Written request:
Look for the string "between" in every line, and copy each line that has it.

-------- Material to process --------

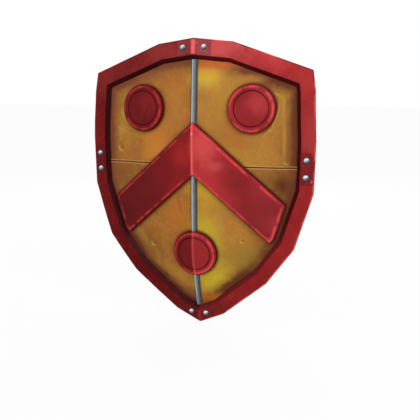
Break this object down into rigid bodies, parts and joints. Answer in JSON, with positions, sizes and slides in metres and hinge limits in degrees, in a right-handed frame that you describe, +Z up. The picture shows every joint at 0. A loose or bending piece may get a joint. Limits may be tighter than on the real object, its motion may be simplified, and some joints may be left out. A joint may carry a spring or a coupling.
{
  "type": "heater shield",
  "caption": "Folded heater shield: red steel rim, gilded plates, chevron and roundels on boards, with arm pad, arm strap, hand grip and carrying rings behind.",
  "frame": {"origin": "on the crown of the arm pad at the ridge line, where the forearm holds the shield", "axes": "+Z up towards the top edge, -Y out of the front, +X to the right as the front is seen"},
  "size_m": [0.588, 0.1455, 0.7199],
  "materials": {
    "rim_red": "satin, worn bright on the edges",
    "charge_red": "satin, worn on the edges",
    "gilded": "satin, brown towards the rim",
    "steel": "satin",
    "rivet_steel": "polished",
    "board_wood": "oiled",
    "strap_leather": "satin",
    "pad_leather": "matt"
  },
  "bodies": {
    "shield": {"rim_upper_right": "rim_red", "rim_upper_left": "rim_red", "rim_lower_right": "rim_red", "rim_lower_left": "rim_red", "joint_cover_top": "rim_red", "joint_cover_point": "rim_red", "joint_cover_right": "rim_red", "joint_cover_left": "rim_red", "rim_rivet_top_right": "rivet_steel", "rim_rivet_top_left": "rivet_steel", "rim_rivet_side_upper_right": "rivet_steel", "rim_rivet_side_upper_left": "rivet_steel", "rim_rivet_side_lower_right": "rivet_steel", "rim_rivet_side_lower_left": "rivet_steel", "rim_rivet_bottom_right": "rivet_steel", "rim_rivet_bottom_left": "rivet_steel", "field_plate_upper_right": "gilded", "field_plate_upper_left": "gilded", "field_plate_lower_right": "gilded", "field_plate_lower_left": "gilded", "ridge_strip": "steel", "chevron": "charge_red", "roundel_upper_right": "charge_red", "roundel_upper_left": "charge_red", "roundel_lower": "charge_red", "rove_chevron_1_right": "steel", "rove_chevron_1_left": "steel", "rove_chevron_2_right": "steel", "rove_chevron_2_left": "steel", "rove_roundel_right": "steel", "rove_roundel_left": "steel", "rove_roundel_lower": "steel", "plank_inner_right": "board_wood", "plank_outer_right": "board_wood", "plank_inner_left": "board_wood", "plank_outer_left": "board_wood", "arm_pad": "pad_leather", "arm_strap": "strap_leather", "arm_strap_plate_upper": "steel", "arm_strap_plate_lower": "steel", "arm_strap_rivet_1": "rivet_steel", "arm_strap_rivet_2": "rivet_steel", "arm_strap_rivet_3": "rivet_steel", "arm_strap_rivet_4": "rivet_steel", "hand_grip": "strap_leather", "hand_grip_plate_upper": "steel", "hand_grip_plate_lower": "steel", "hand_grip_rivet_1": "rivet_steel", "hand_grip_rivet_2": "rivet_steel", "hand_grip_rivet_3": "rivet_steel", "hand_grip_rivet_4": "rivet_steel", "hand_grip_sleeve": "pad_leather", "ring_eye_right": "steel", "ring_eye_left": "steel"},
    "ring_right": {"ring_right": "steel"},
    "ring_left": {"ring_left": "steel"}
  },
  "joints": [
    {"name": "ring_right_swing", "type": "hinge", "parent": "shield", "child": "ring_right", "pos_m": [0.196, 0.0145, 0.118], "axis": [0.9926, 0.1215, 0], "range_deg": [-13, 193]},
    {"name": "ring_left_swing", "type": "hinge", "parent": "shield", "child": "ring_left", "pos_m": [-0.196, 0.0145, 0.118], "axis": [0.9926, -0.1215, 0], "range_deg": [-13, 193]}
  ]
}
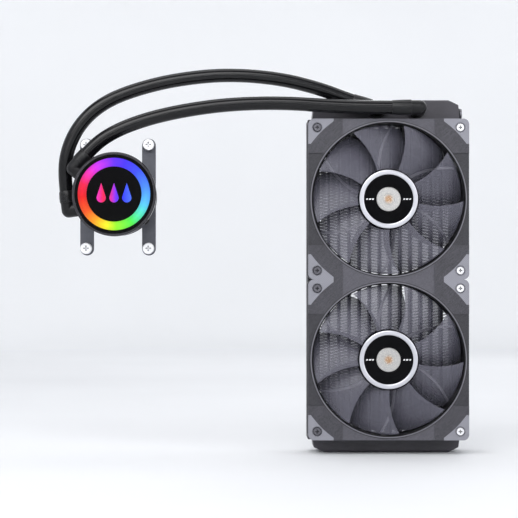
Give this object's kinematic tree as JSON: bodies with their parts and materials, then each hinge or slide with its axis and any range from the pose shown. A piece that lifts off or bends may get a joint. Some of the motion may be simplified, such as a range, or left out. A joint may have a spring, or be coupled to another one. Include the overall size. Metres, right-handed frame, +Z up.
{
  "type": "liquid cooling radiator",
  "caption": "Sealed computer liquid cooler: a slim upright radiator with framed fans, rubber hoses and a round pump head with a lit ring.",
  "frame": {"origin": "centre of the case-bolt holes on the radiator's back face", "axes": "+Z up along the radiator's length towards the tank with the hose ports, +X right across the radiator as seen from the fans, +Y out of the radiator's back face into the wall it is bolted to"},
  "size_m": [0.3578, 0.0948, 0.3379],
  "materials": {
    "board": "glass-fibre board",
    "bracket_metal": "grey steel plate",
    "bright_screw": "nickel",
    "bronze": "oil-filled bronze",
    "channel_paint": "satin black paint",
    "copper": "bare copper",
    "copper_wire": "enamelled copper",
    "dark_screw": "black oxide",
    "elbow_plastic": "black moulding",
    "face_gloss": "gloss black",
    "fan_blade_plastic": "dark grey moulding",
    "fan_frame_plastic": "dark grey moulding with a fine diagonal grain",
    "ferrite": "bonded ferrite",
    "fin_paint": "black-coated aluminium strip",
    "hose_rubber": "smooth black rubber",
    "hub_badge_metal": "spun disc with a copper centre",
    "hub_ring_metal": "bright satin ring",
    "inner_plastic": "grey moulding",
    "light_ring": "lit diffuser",
    "light_symbol": "lit inlay",
    "pad_rubber": "grey knurled rubber",
    "plug_metal": "black plug",
    "pump_plastic": "black moulding",
    "seal_rubber": "black rubber",
    "steel": "plain",
    "tank_paint": "satin black paint",
    "trim_chrome": "dark chrome",
    "tube_paint": "black-coated flat tube"
  },
  "bodies": {
    "cooler": {"base_gasket": "seal_rubber", "bracket_screws": "bright_screw", "bracket_springs": "steel", "chamber_plate": "inner_plastic", "cold_plate": "copper", "cold_plate_screws": "steel", "coolant_tubes": "tube_paint", "cooling_fins": "fin_paint", "fan_bearings": "bronze", "fan_circuit_boards": "board", "fan_coils": "copper_wire", "fan_lower_frame": "fan_frame_plastic", "fan_lower_motor_mount": "fan_frame_plastic", "fan_lower_pads": "pad_rubber", "fan_screws_left": "dark_screw", "fan_screws_right": "bright_screw", "fan_stator_cores": "steel", "fan_upper_frame": "fan_frame_plastic", "fan_upper_motor_mount": "fan_frame_plastic", "fan_upper_pads": "pad_rubber", "fill_plug": "plug_metal", "header_plates": "tank_paint", "hose_a": "hose_rubber", "hose_b": "hose_rubber", "jet_plate": "inner_plastic", "mounting_bracket": "bracket_metal", "port_seals": "seal_rubber", "port_tank": "tank_paint", "pump_cable_grommet": "seal_rubber", "pump_circuit_board": "board", "pump_elbow_a": "elbow_plastic", "pump_elbow_b": "elbow_plastic", "pump_face": "face_gloss", "pump_housing": "pump_plastic", "pump_light_board": "board", "pump_light_ring": "light_ring", "pump_pin": "steel", "pump_shell": "pump_plastic", "pump_stator": "copper_wire", "pump_symbol": "light_symbol", "pump_trim_ring": "trim_chrome", "radiator_elbow_a": "elbow_plastic", "radiator_elbow_b": "elbow_plastic", "return_tank": "tank_paint", "side_channel_left": "channel_paint", "side_channel_right": "channel_paint"},
    "fan_upper_spinning": {"fan_upper_rotor": "fan_blade_plastic", "fan_upper_hub_ring": "hub_ring_metal", "fan_upper_hub_badge": "hub_badge_metal", "fan_upper_yoke": "steel", "fan_upper_magnet": "ferrite", "fan_upper_shaft": "steel"},
    "fan_lower_spinning": {"fan_lower_rotor": "fan_blade_plastic", "fan_lower_hub_ring": "hub_ring_metal", "fan_lower_hub_badge": "hub_badge_metal", "fan_lower_yoke": "steel", "fan_lower_magnet": "ferrite", "fan_lower_shaft": "steel"},
    "pump_spinning": {"pump_impeller": "inner_plastic", "pump_magnet": "ferrite"}
  },
  "joints": [
    {"name": "fan_upper_spin", "type": "hinge", "parent": "cooler", "child": "fan_upper_spinning", "pos_m": [0, -0.04, 0.07], "axis": [0, 1, 0], "continuous": true},
    {"name": "fan_lower_spin", "type": "hinge", "parent": "cooler", "child": "fan_lower_spinning", "pos_m": [0, -0.04, -0.07], "axis": [0, 1, 0], "continuous": true},
    {"name": "pump_impeller_spin", "type": "hinge", "parent": "cooler", "child": "pump_spinning", "pos_m": [-0.236, -0.067, 0.072], "axis": [0, 1, 0], "continuous": true}
  ]
}
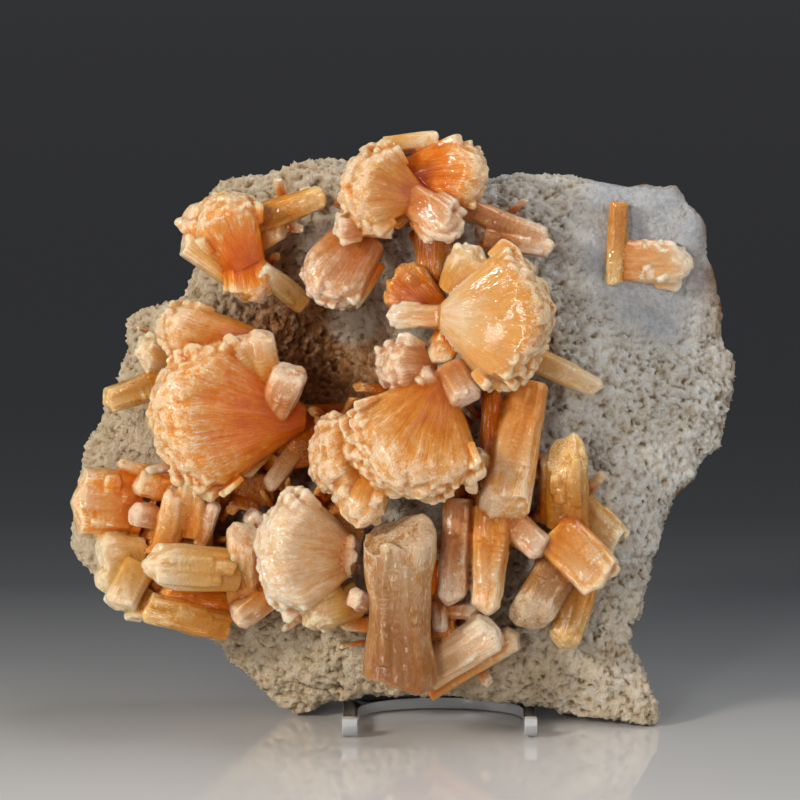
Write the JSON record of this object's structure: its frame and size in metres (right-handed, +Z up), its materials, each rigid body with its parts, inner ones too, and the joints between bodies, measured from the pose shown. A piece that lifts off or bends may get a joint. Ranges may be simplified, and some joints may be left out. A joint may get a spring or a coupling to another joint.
{
  "type": "stilbite crystal cluster on matrix with display easel",
  "caption": "Peach stilbite sheaves and blades grown on a cream rock plate, standing upright and leaning on a bent clear plastic display easel.",
  "frame": {"origin": "centre of the bounding box in X and Y, on the surface that the specimen and its easel stand on", "axes": "+Z up, +X to the right of someone facing the crystals, the crystal face looking to -Y and leaning back 10 degrees"},
  "size_m": [0.1672, 0.0991, 0.1472],
  "materials": {
    "matrix": "cream, dull, warty rock with chalky bluish-white patches and brown-stained edges",
    "stilbite_orange": "translucent orange crystal with fine striations and paler pearly ends",
    "stilbite_peach": "translucent peach crystal with fine striations and pale pearly crests",
    "stilbite_amber": "glassy brownish-amber crystal, striated along its length",
    "stilbite_pale": "pale yellow crystal sunk in the rock, with a granular pinkish middle",
    "clear_plastic": "clear polished acrylic sheet, bent hot"
  },
  "bodies": {
    "root": {"matrix": "matrix", "upper_left_sheaves": "stilbite_orange", "upper_sheaves": "stilbite_peach", "bow_tie": "stilbite_peach", "centre_fans": "stilbite_peach", "right_blades": "stilbite_peach", "left_fans": "stilbite_orange", "lower_left_blades": "stilbite_orange", "lower_fans": "stilbite_peach", "standing_blade": "stilbite_amber", "lower_right_blades": "stilbite_peach", "embedded_crystals": "stilbite_pale", "easel": "clear_plastic"}
  },
  "joints": []
}
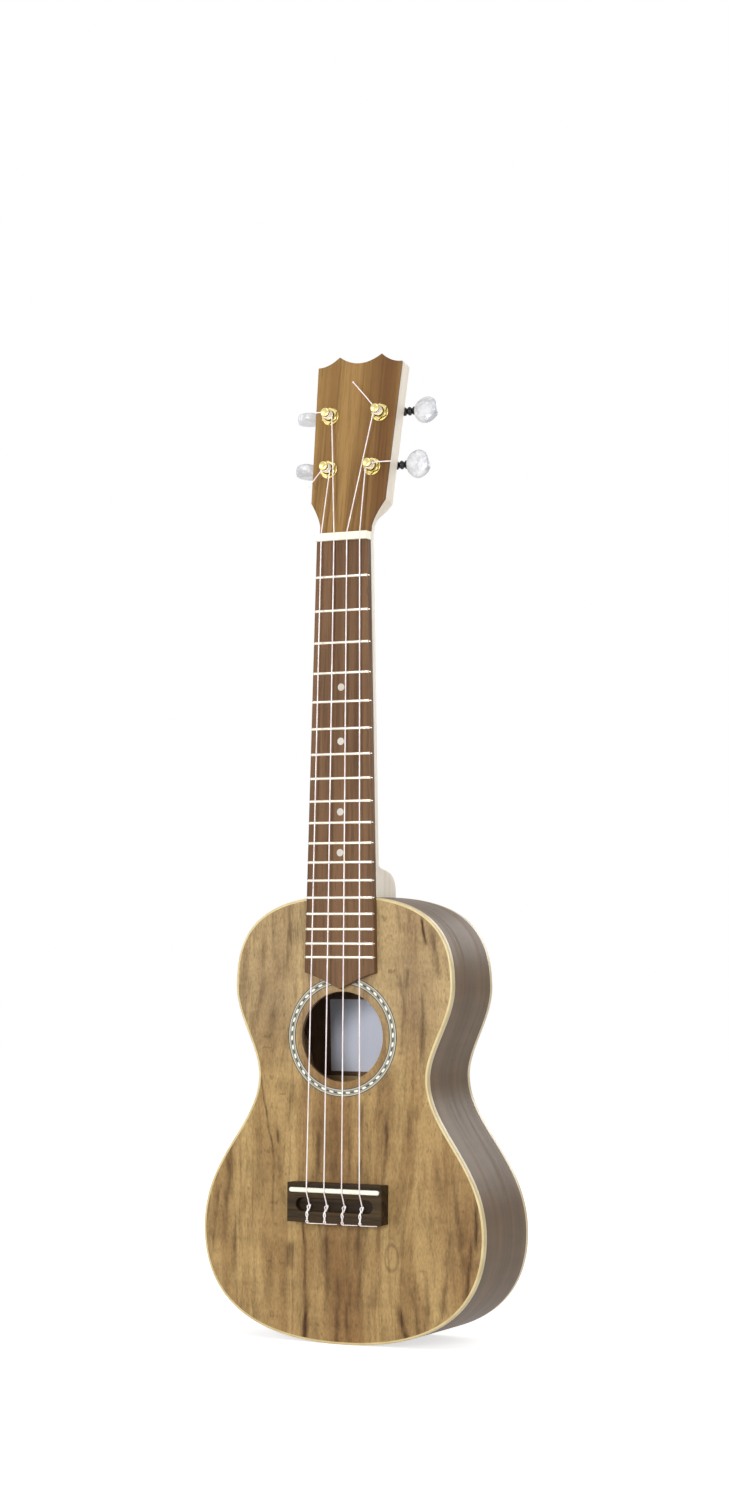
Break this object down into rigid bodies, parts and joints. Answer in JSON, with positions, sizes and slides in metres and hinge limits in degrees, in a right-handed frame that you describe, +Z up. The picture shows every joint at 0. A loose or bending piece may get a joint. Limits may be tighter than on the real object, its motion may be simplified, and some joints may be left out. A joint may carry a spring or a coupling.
{
  "type": "cavaquinho",
  "caption": "Small four-string guitar with a waisted hollow body, round soundhole with an inlaid ring, tie bridge, fretted neck and geared tuning machines.",
  "frame": {"origin": "the hanger point: on the centre line, at mid-thickness of the neck just under the head, 9 mm above the front edge of the nut", "axes": "+Z up the neck to the head, -Y out of the soundboard towards the player, +X to the right seen from the front (the treble side)"},
  "size_m": [0.1608, 0.0717, 0.5168],
  "materials": {
    "top_walnut": "satin lacquer over streaked tan walnut",
    "side_walnut": "satin lacquer over grey-brown walnut",
    "inner_wood": "bare pale wood",
    "pale_wood": "satin lacquer over pale wood",
    "head_walnut": "satin lacquer over walnut veneer",
    "board_walnut": "oiled walnut",
    "dark_rosewood": "oiled rosewood",
    "cream_binding": "polished cream plastic",
    "rosette_inlay": "slanted dark and cream dashes between fine lines",
    "ivory": "polished ivory-coloured plastic",
    "fret_metal": "polished nickel silver",
    "gold_metal": "gold plate",
    "black_metal": "black plate",
    "pearl": "pearl-like plastic",
    "clear_string": "clear nylon"
  },
  "bodies": {
    "instrument": {"soundboard": "top_walnut", "back": "side_walnut", "side_bass": "side_walnut", "side_treble": "side_walnut", "neck_block": "inner_wood", "tail_block": "inner_wood", "lining_top": "inner_wood", "lining_back": "inner_wood", "top_brace_upper": "inner_wood", "top_brace_lower": "inner_wood", "back_brace": "inner_wood", "binding_top": "cream_binding", "binding_back": "cream_binding", "rosette": "rosette_inlay", "neck": "pale_wood", "head_veneer": "head_walnut", "fretboard": "board_walnut", "nut": "ivory", "saddle": "ivory", "bridge": "dark_rosewood", "fret_01": "fret_metal", "fret_02": "fret_metal", "fret_03": "fret_metal", "fret_04": "fret_metal", "fret_05": "fret_metal", "fret_06": "fret_metal", "fret_07": "fret_metal", "fret_08": "fret_metal", "fret_09": "fret_metal", "fret_10": "fret_metal", "fret_11": "fret_metal", "fret_12": "fret_metal", "fret_13": "fret_metal", "fret_14": "fret_metal", "fret_15": "fret_metal", "fret_16": "fret_metal", "fret_17": "fret_metal", "fret_18": "fret_metal", "string_1": "clear_string", "string_2": "clear_string", "string_3": "clear_string", "string_4": "clear_string", "bushing_bass_upper": "gold_metal", "bushing_bass_lower": "gold_metal", "bushing_treble_upper": "gold_metal", "bushing_treble_lower": "gold_metal", "tuner_plate_bass": "gold_metal", "tuner_plate_treble": "gold_metal"},
    "tuner_key_bass_upper": {"worm_bass_upper": "black_metal", "button_bass_upper": "pearl"},
    "string_post_bass_upper": {"post_bass_upper": "gold_metal"},
    "tuner_key_bass_lower": {"worm_bass_lower": "black_metal", "button_bass_lower": "pearl"},
    "string_post_bass_lower": {"post_bass_lower": "gold_metal"},
    "tuner_key_treble_upper": {"worm_treble_upper": "black_metal", "button_treble_upper": "pearl"},
    "string_post_treble_upper": {"post_treble_upper": "gold_metal"},
    "tuner_key_treble_lower": {"worm_treble_lower": "black_metal", "button_treble_lower": "pearl"},
    "string_post_treble_lower": {"post_treble_lower": "gold_metal"}
  },
  "joints": [
    {"name": "key_turn_bass_upper", "type": "hinge", "parent": "instrument", "child": "tuner_key_bass_upper", "pos_m": [-0.0145, 0.01984, 0.06218], "axis": [1, 0, 0], "continuous": true},
    {"name": "post_turn_bass_upper", "type": "hinge", "parent": "instrument", "child": "string_post_bass_upper", "pos_m": [-0.0145, 0.00514, 0.05956], "axis": [0, -0.984, 0.1779], "continuous": true},
    {"name": "key_turn_bass_lower", "type": "hinge", "parent": "instrument", "child": "tuner_key_bass_lower", "pos_m": [-0.0126, 0.01454, 0.03286], "axis": [1, 0, 0], "continuous": true},
    {"name": "post_turn_bass_lower", "type": "hinge", "parent": "instrument", "child": "string_post_bass_lower", "pos_m": [-0.0126, -0.00016, 0.03023], "axis": [0, -0.984, 0.1779], "continuous": true},
    {"name": "key_turn_treble_upper", "type": "hinge", "parent": "instrument", "child": "tuner_key_treble_upper", "pos_m": [0.0145, 0.01984, 0.06218], "axis": [1, 0, 0], "continuous": true},
    {"name": "post_turn_treble_upper", "type": "hinge", "parent": "instrument", "child": "string_post_treble_upper", "pos_m": [0.0145, 0.00514, 0.05956], "axis": [0, -0.984, 0.1779], "continuous": true},
    {"name": "key_turn_treble_lower", "type": "hinge", "parent": "instrument", "child": "tuner_key_treble_lower", "pos_m": [0.0126, 0.01454, 0.03286], "axis": [1, 0, 0], "continuous": true},
    {"name": "post_turn_treble_lower", "type": "hinge", "parent": "instrument", "child": "string_post_treble_lower", "pos_m": [0.0126, -0.00016, 0.03023], "axis": [0, -0.984, 0.1779], "continuous": true}
  ],
  "couplings": [
    {"joint": "post_turn_bass_upper", "follows": "key_turn_bass_upper", "ratio": 0.083333},
    {"joint": "post_turn_bass_lower", "follows": "key_turn_bass_lower", "ratio": 0.083333},
    {"joint": "post_turn_treble_upper", "follows": "key_turn_treble_upper", "ratio": 0.083333},
    {"joint": "post_turn_treble_lower", "follows": "key_turn_treble_lower", "ratio": 0.083333}
  ]
}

--------

Exercise result:
Write the JSON record of this object's structure: its frame and size in metres (right-handed, +Z up), its materials, each rigid body with its parts, inner ones too, and the joints between bodies, measured from the pose shown. A piece that lifts off or bends may get a joint. Ranges may be simplified, and some joints may be left out. A joint may get a spring or a coupling to another joint.
    "rosette_inlay": "slanted dark and cream dashes between fine lines",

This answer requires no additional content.